Pain Management, A Stroke, and How I Hurt My Arm


A picture of a golf cart.

Image via Wikipedia

     I saw a pain management doctor last week.  He took me off the percocet due to the Tylenol and my liver enzymes, and changed up some of my other meds.  I really liked him.  He got into how my pain is affecting my life and thinks we can maximize my pain meds to improved my level of functioning.  I’m definitely feeling “stoned” from the new meds but he assures me that my body will adjust.  I’m doing more at home and I’m looking at the meds a little differently,  instead of seeing them as a crutch, I’m seeing them as a tool that allows me to participate in my life.  As Martha Stewart would say “It’s a good thing.”

    A very scary thing happened Saturday evening.  Rudy and I went for a golf cart ride and he ran over the mailboxes in front of our house.  I didn’t really think anything of it except that it was an accident and kind of a funny one at that.  When he turned around he narrowly missed the utility pole and I thought he was just being a smart ass.  We continued on and he was driving so close to the right hand side of the road that it was starting to scare me.  I still thought he was being a smart ass.  He hit a tree that caught me in my right shoulder and pulled it all the way behind me.  The pain hit so fiercely that I immediately vomited and started yelling at Rudy to take me home.  He was looking at me blankly and wouldn’t stop driving.   He kept narrowly missing everything on the right hand side.  I was starting to panic and was yelling at him to either take me home or stop so I could walk home and he kept driving past our street.  He finally dropped me off, and I ran into the house cradling my arm.  A neighbor of ours was sitting outside and he later told me that Rudy hit his truck twice and the fence leaving again.

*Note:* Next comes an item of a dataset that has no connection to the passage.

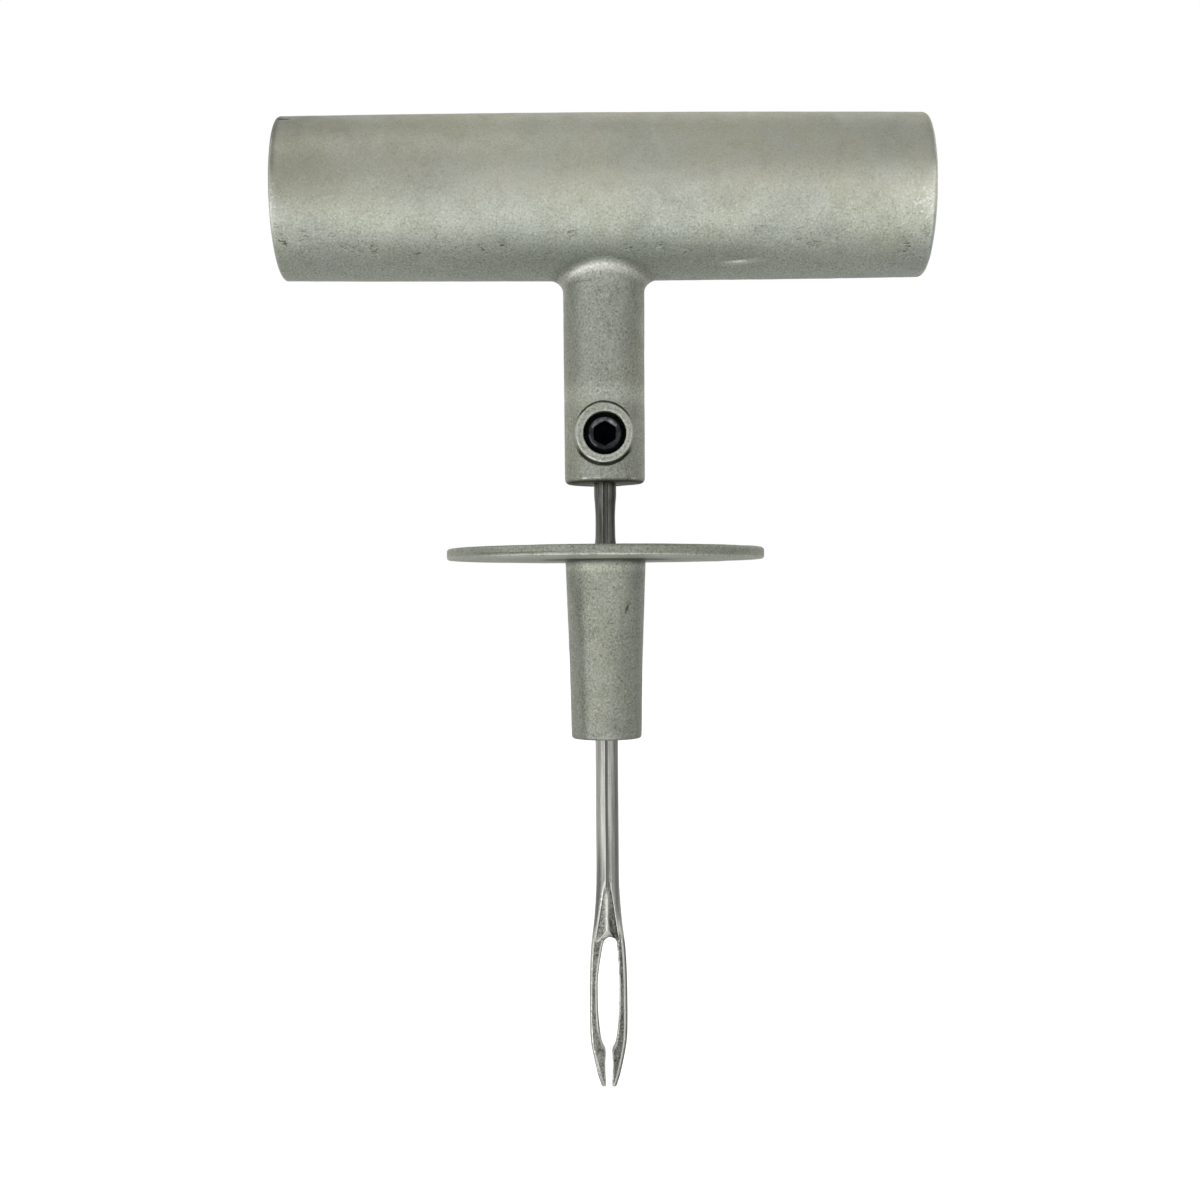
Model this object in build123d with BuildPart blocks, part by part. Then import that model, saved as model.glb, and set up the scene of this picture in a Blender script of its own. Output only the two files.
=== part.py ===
from build123d import *
import os

os.makedirs("parts", exist_ok=True)

# ---------------------------------------------------------------------------
# T-handled plug-insertion tool: a die-cast T handle, a split-eye needle
# clamped in its stem by a socket set screw, and a loose depth-stop collar
# that runs on the needle.  Millimetres.  +Z runs up the needle towards the
# handle, the needle's two tips stand at z = 0, the handle bar lies along X
# and the set screw faces -Y.
# ---------------------------------------------------------------------------

# --- handle bar -------------------------------------------------------------
bar_z = 138.0            # height of the bar's axis
bar_half = 49.75         # half the bar's length
bar_r_mid = 12.8         # bar radius at the middle
bar_r_end = 12.50        # bar radius at each end (casting draft)
bar_rim = 0.7            # rounding of each end rim
bar_bore_r = 9.8         # cored hole in each end
bar_web = 6.0            # half thickness of the solid web between the cores
bar_bore_floor = 2.0     # rounding at the bottom of each core
bar_bore_mouth = 0.6     # bevel at each mouth

# --- stem -------------------------------------------------------------------
stem_z0 = 93.4           # underside of the stem
stem_r_low = 6.22        # stem radius at the underside
stem_r_top = 6.42        # stem radius at the bar
stem_edge = 0.9          # rounding of the lower edge
stem_root = 2.4          # fillet into the bar

# --- screw boss and tapped hole ---------------------------------------------
boss_z = 100.8           # height of the set screw's axis
boss_r = 4.5             # radius of the boss's flat face
boss_face = 6.90         # distance of the face from the needle axis
boss_taper = 18.0        # draft of the boss's wall, degrees
tap_r = 3.225            # wall of the tapped hole (thread not cut)

# --- needle socket ----------------------------------------------------------
socket_r = 1.80
socket_top = 117.0

# --- set screw, 1/4 in - 20, 5 mm long, 1/8 in hexagon socket ---------------
screw_r = 3.175
screw_len = 5.00
screw_face = 6.33        # distance of its outer end from the needle axis
screw_hex = 3.175        # across flats
screw_hex_depth = 2.3
screw_chamfer = 0.40
cup_r = 1.9
cup_depth = 0.45

# --- needle -----------------------------------------------------------------
shank_r = 1.76           # shank below the waist
waist_r = 1.55           # waist between the collar and the stem
head_r = 1.75            # head held in the socket
head_z0 = 91.8           # foot of the head, just under the stem
waist_z0 = 84.8          # foot of the waist
waist_z1 = 89.2          # top of the waist
needle_top = 115.5
flat_y = 1.30            # distance of the screw flat from the axis
flat_z0 = 95.0
groove_w = 0.62          # V groove down the front and the back
groove_d = 0.38
eye_start = 31.3         # height where the shank starts to spread

# --- collar: flange and sleeve in one casting -------------------------------
flange_r = 24.6
flange_z0 = 81.68
flange_z1 = 83.53
flange_rim = 0.85
sleeve_z0 = 54.0
sleeve_r_low = 5.45
sleeve_r_top = 6.25
sleeve_edge = 0.5
sleeve_root = 0.8
collar_bore_r = 2.25


# ===========================================================================
# T handle: bar, stem and screw boss in one casting
# ===========================================================================
with BuildPart() as t_handle:
    # bar, slightly barrelled towards its middle
    with BuildSketch(Plane.XZ) as bar_profile:
        with BuildLine():
            Line((-bar_half, bar_z), (-bar_half, bar_z + bar_r_end))
            ThreePointArc(
                (-bar_half, bar_z + bar_r_end),
                (0, bar_z + bar_r_mid),
                (bar_half, bar_z + bar_r_end),
            )
            Line((bar_half, bar_z + bar_r_end), (bar_half, bar_z))
            Line((bar_half, bar_z), (-bar_half, bar_z))
        make_face()
        rims = bar_profile.vertices().group_by(Axis.X)
        fillet([rims[0].sort_by(Axis.Y)[-1], rims[-1].sort_by(Axis.Y)[-1]], bar_rim)
    revolve(axis=Axis((0, 0, bar_z), (1, 0, 0)))

    # stem, a slim cone hanging from the bar
    with BuildSketch(Plane.XZ) as stem_profile:
        with BuildLine():
            Polyline(
                (0, stem_z0),
                (stem_r_low, stem_z0),
                (stem_r_top, bar_z),
                (0, bar_z),
                close=True,
            )
        make_face()
        fillet(stem_profile.vertices().sort_by(Axis.Y)[:2].sort_by(Axis.X)[-1:], stem_edge)
    revolve(axis=Axis.Z)
    root_edges = t_handle.edges().filter_by(
        lambda e: e.bounding_box().max.X < stem_r_top + 0.1
        and e.bounding_box().min.X > -stem_r_top - 0.1
        and e.bounding_box().max.Y < stem_r_top + 0.1
        and e.bounding_box().min.Y > -stem_r_top - 0.1
        and e.bounding_box().min.Z > bar_z - bar_r_mid - 0.5
        and e.bounding_box().max.Z < bar_z - 8
    )
    fillet(root_edges, stem_root)

    # flat round boss for the set screw, drafted down into the stem
    with BuildSketch(Plane.XZ.offset(boss_face)):
        with Locations((0, boss_z)):
            Circle(boss_r)
    extrude(amount=-(boss_face - 2.5), taper=-boss_taper)
    boss_rim = (
        t_handle.edges()
        .filter_by(GeomType.CIRCLE)
        .filter_by(lambda e: abs(e.center().Y + boss_face) < 0.01)
    )
    fillet(boss_rim, 0.15)

    # cored ends of the bar
    with BuildSketch(Plane.XZ) as core_profile:
        with BuildLine():
            Polyline(
                (bar_web, bar_z),
                (bar_web, bar_z + bar_bore_r),
                (bar_half + 1, bar_z + bar_bore_r),
                (bar_half + 1, bar_z),
                close=True,
            )
        make_face()
        fillet(core_profile.vertices().group_by(Axis.X)[0].sort_by(Axis.Y)[-1:], bar_bore_floor)
        mirror(about=Plane.YZ)
    revolve(axis=Axis((0, 0, bar_z), (1, 0, 0)), mode=Mode.SUBTRACT)
    mouths = (
        t_handle.edges()
        .filter_by(GeomType.CIRCLE)
        .filter_by(lambda e: abs(abs(e.center().X) - bar_half) < 0.01 and abs(e.radius - bar_bore_r) < 0.01)
    )
    chamfer(mouths, bar_bore_mouth)

    # needle socket, drilled up the stem, with a cone at its end
    with BuildSketch(Plane.XZ):
        with BuildLine():
            Polyline(
                (0, stem_z0 - 1),
                (socket_r + 0.35, stem_z0 - 1),
                (socket_r + 0.35, stem_z0),
                (socket_r, stem_z0 + 0.35),
                (socket_r, socket_top),
                (0, socket_top + 0.9),
                close=True,
            )
        make_face()
    revolve(axis=Axis.Z, mode=Mode.SUBTRACT)

    # tapped hole from the boss through to the socket, with a bevelled mouth
    with BuildSketch(Plane.XZ.offset(boss_face + 1)):
        with Locations((0, boss_z)):
            Circle(tap_r)
    extrude(amount=-(boss_face + 1), mode=Mode.SUBTRACT)
    mouth = (
        t_handle.edges()
        .filter_by(GeomType.CIRCLE)
        .filter_by(lambda e: abs(e.center().Y + boss_face) < 0.01 and abs(e.radius - tap_r) < 0.01)
    )
    chamfer(mouth, 0.2)

t_handle.part.label = "t_handle"
export_step(t_handle.part, "parts/t_handle.step")


# ===========================================================================
# Set screw: headless, hexagon socket outside, cup point on the needle's flat
# ===========================================================================
with BuildPart() as set_screw:
    with BuildSketch(Plane.XZ.offset(screw_face)):
        with Locations((0, boss_z)):
            Circle(screw_r)
    extrude(amount=-screw_len)
    ends = set_screw.edges().filter_by(GeomType.CIRCLE)
    chamfer(ends, screw_chamfer)
    with BuildSketch(Plane.XZ.offset(screw_face)):
        with Locations((0, boss_z)):
            RegularPolygon(screw_hex / 2, 6, major_radius=False, rotation=30)
    extrude(amount=-screw_hex_depth, mode=Mode.SUBTRACT)
    # cup point
    with BuildSketch(Plane.YZ):
        with BuildLine():
            Polyline(
                (-(screw_face - screw_len), boss_z),
                (-(screw_face - screw_len), boss_z + cup_r),
                (-(screw_face - screw_len) - cup_depth, boss_z),
                close=True,
            )
        make_face()
    revolve(axis=Axis((0, 0, boss_z), (0, 1, 0)), mode=Mode.SUBTRACT)

set_screw.part.label = "set_screw"
export_step(set_screw.part, "parts/set_screw.step")


# ===========================================================================
# Needle: round shank with a groove front and back, spread into a split eye
# ===========================================================================
# sections of the eye (height, half width, half depth)
eye_sections = [
    (0.0, 1.10, 0.62),
    (1.9, 1.70, 0.95),
    (4.3, 2.22, 1.24),
    (7.4, 2.74, 1.42),
    (11.0, 2.92, 1.50),
    (15.2, 2.92, 1.50),
    (19.7, 2.76, 1.50),
    (23.4, 2.42, 1.50),
    (27.0, 2.05, 1.58),
    (30.5, 1.84, 1.70),
    (33.0, 1.76, 1.74),
]
# inner edge of the slot, from the tip up to the top of the eye (x, z)
slot_tip = [(0.46, -1.0), (0.46, 0.6), (0.56, 2.2), (0.57, 3.6), (0.50, 4.9), (0.48, 5.4), (0.86, 6.25)]
slot_side = [(0.86, 6.25), (1.22, 7.4), (1.46, 10.0), (1.59, 12.8), (1.60, 15.6), (1.46, 19.5), (1.30, 21.2), (1.04, 22.5), (0.62, 23.2), (0.0, 23.45)]


with BuildPart() as needle:
    # head, waist and shank
    with BuildSketch(Plane.XZ):
        with BuildLine():
            Polyline(
                (0, 30.0),
                (shank_r, 30.0),
                (shank_r, waist_z0 - 1.2),
                (waist_r, waist_z0),
                (waist_r, waist_z1),
                (head_r, head_z0),
                (head_r, needle_top - 0.5),
                (head_r - 0.5, needle_top),
                (0, needle_top),
                close=True,
            )
        make_face()
    revolve(axis=Axis.Z)
    # eye, spreading below the shank and closing again to the tips
    for z, half_width, half_depth in eye_sections:
        with BuildSketch(Plane.XY.offset(z)):
            RectangleRounded(2 * half_width, 2 * half_depth, 0.92 * min(half_width, half_depth))
    loft()
    # open slot with its two inward barbs
    with BuildSketch(Plane.XZ):
        with BuildLine():
            Polyline((0, -1.0), *slot_tip)
            Spline(*slot_side)
            Line(slot_side[-1], (0, -1.0))
        make_face()
        mirror(about=Plane.YZ)
    extrude(amount=4, both=True, mode=Mode.SUBTRACT)
    # V grooves down the front and the back of the shank
    for side in (-1, 1):
        with BuildSketch(Plane.XY.offset(22.0)):
            with BuildLine():
                Polyline(
                    (0, side * (shank_r - groove_d)),
                    (-groove_w, side * (shank_r + groove_d)),
                    (groove_w, side * (shank_r + groove_d)),
                    close=True,
                )
            make_face()
        extrude(amount=needle_top - 22.0 - 1.0, mode=Mode.SUBTRACT)
        # funnel that opens from the groove into the eye
        with BuildSketch(Plane.XZ.offset(-side * 1.75)):
            with BuildLine():
                Polyline((0, eye_start), (1.25, 21.6), (-1.25, 21.6), close=True)
            make_face()
        extrude(amount=side * 1.1, taper=24, mode=Mode.SUBTRACT)
    # flat for the set screw
    with BuildSketch(Plane.XY.offset(flat_z0)):
        with Locations((0, -flat_y - 2)):
            Rectangle(8, 4)
    extrude(amount=needle_top - flat_z0 + 1, mode=Mode.SUBTRACT)

needle.part.label = "needle"
export_step(needle.part, "parts/needle.step")


# ===========================================================================
# Collar: wide thin flange on a tapered sleeve, free on the needle
# ===========================================================================
with BuildPart() as collar:
    with BuildSketch(Plane.XZ) as collar_profile:
        with BuildLine():
            Polyline(
                (collar_bore_r, sleeve_z0),
                (sleeve_r_low, sleeve_z0),
                (sleeve_r_top, flange_z0),
                (flange_r, flange_z0),
                (flange_r, flange_z1),
                (collar_bore_r, flange_z1),
                close=True,
            )
        make_face()
        corners = collar_profile.vertices()
        rim = corners.group_by(Axis.X)[-1]
        fillet(rim, flange_rim)
        low = collar_profile.vertices().filter_by(lambda v: abs(v.X - sleeve_r_low) < 0.01 and abs(v.Y - sleeve_z0) < 0.01)
        fillet(low, sleeve_edge)
        root = collar_profile.vertices().filter_by(lambda v: abs(v.X - sleeve_r_top) < 0.01)
        fillet(root, sleeve_root)
        bore_ends = collar_profile.vertices().filter_by(lambda v: abs(v.X - collar_bore_r) < 0.01)
        chamfer(bore_ends, 0.35)
    revolve(axis=Axis.Z)

collar.part.label = "collar"
export_step(collar.part, "parts/collar.step")
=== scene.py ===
import bpy
import math
import numpy as np
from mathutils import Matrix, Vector


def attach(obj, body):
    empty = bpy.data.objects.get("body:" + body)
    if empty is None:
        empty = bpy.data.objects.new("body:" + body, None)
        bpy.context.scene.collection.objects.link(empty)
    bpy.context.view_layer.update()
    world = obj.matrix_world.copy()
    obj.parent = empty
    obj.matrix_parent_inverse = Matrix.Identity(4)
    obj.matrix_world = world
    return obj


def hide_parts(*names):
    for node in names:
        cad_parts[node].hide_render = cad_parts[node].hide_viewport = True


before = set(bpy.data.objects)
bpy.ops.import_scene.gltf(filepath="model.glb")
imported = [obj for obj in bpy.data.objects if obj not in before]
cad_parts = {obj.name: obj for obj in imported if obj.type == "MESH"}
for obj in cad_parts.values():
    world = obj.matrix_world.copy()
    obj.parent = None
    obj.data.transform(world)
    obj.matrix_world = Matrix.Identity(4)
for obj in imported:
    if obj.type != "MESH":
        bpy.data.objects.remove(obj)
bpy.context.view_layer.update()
MM = 0.001

# ---------------------------------------------------------------------------
# small numeric kit: smooth noise, rounded unions, surface nets
# ---------------------------------------------------------------------------


def _hash(ix, iy, iz, seed):
    h = (ix * 374761393 + iy * 668265263 + iz * 1442695041 + seed * 974634777) & 0xFFFFFFFF
    h = ((h ^ (h >> 13)) * 1274126177) & 0xFFFFFFFF
    h = (h ^ (h >> 16)) & 0xFFFFFFFF
    return h.astype(np.float64) / 2147483647.5 - 1.0


def noise(x, y, z, scale, seed=0):
    """Smooth value noise in -1..1; scale is the size of its cells, in mm."""
    px, py, pz = np.broadcast_arrays(x / scale + 71.3, y / scale + 37.9, z / scale + 19.1)
    ix, iy, iz = (np.floor(v).astype(np.int64) for v in (px, py, pz))
    fx, fy, fz = px - ix, py - iy, pz - iz
    ux, uy, uz = (f * f * f * (f * (f * 6 - 15) + 10) for f in (fx, fy, fz))
    out = 0.0
    for a in (0, 1):
        wx = ux if a else 1 - ux
        for b in (0, 1):
            wy = uy if b else 1 - uy
            for c in (0, 1):
                wz = uz if c else 1 - uz
                out = out + wx * wy * wz * _hash(ix + a, iy + b, iz + c, seed)
    return out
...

     When he got back he came into our bedroom and kept asking me why I was so mad at him.  All I could say is “Are you kidding me?”  I told him what he was doing and I noticed he still had a blank look on his face, when it suddenly hit me what might be wrong.  I googled stroke symptoms, asked him a few questions and had him take his blood pressure.  I knew we had to get him to the hospital, but he was so hostile with me it was like he didn’t even know me.  I went to our neighbor and one of our best friends and told him I think Rudy is having a stroke, please come down and see if you can help me talk him into going to the hospital.  That’s when he told me about Rudy hitting his truck and the fence.  He came down and told Rudy what happened and he finally consented to letting us take him to the hospital.  Cat scan showed no brain bleed and we followed up with our own Doctor on Tuesday who told us this could absolutely be a residual effect from the electrocution.  He also said this might never happen again, but he wants us to follow-up with a neurologist as a precaution.  Basically he thinks Rudy might have thrown a clot.  He referred to it as a transient ischemic stroke aka a warning stroke.